Labor has tightened Youth Allowance eligibility criteria so that students from city and inner-regional areas must work an average of 30 hours a week for 18 months to qualify for the benefit's more generous independent rate.
But additional workforce participation tests were retained for outer-regional and remote students to recognise the difficulties they faced accessing higher education.
Tertiary Education Minister Chris Evans has released figures showing that since March last year the number of dependent inner-regional university students receiving the maximum rate of Youth Allowance has risen by 2239, or 42 per cent.
But Senator Nash maintained young people from inner-regional areas such as Bunbury in WA and Orange in NSW were still being treated inequitably in comparison to their outer regional peers.
She is worried about how exactly Senator Evans will deliver on his promise of new Youth Allowance eligibility criteria that remove the distinction between inner- and outer-regional students from January next year.

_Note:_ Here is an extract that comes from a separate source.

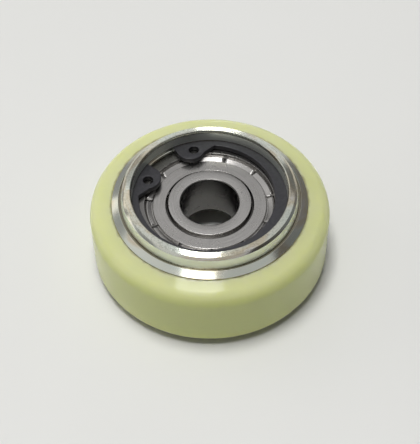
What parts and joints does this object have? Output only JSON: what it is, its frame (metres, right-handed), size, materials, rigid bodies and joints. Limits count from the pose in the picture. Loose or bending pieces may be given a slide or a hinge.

"He (said) he was going to take away the lines on the map but he didn't say in what form or what sort of funding arrangement," she told AAP on Thursday.
"Does he mean that he is going to include all regional students in a certain arrangement but they are all going to get less than they currently do?
"It is hard to read it any other way than that."
Senator Evans' office wouldn't be drawn on exactly how the distinctions between regional students would be removed, given an independent review of student income support reforms by academic Kwong Lee Dow was due to report on the matter next month.
"The government looks forward to Professor Lee Dow's report, and will not pre-empt the outcomes of the review," a spokesman for the minister told AAP in a statement.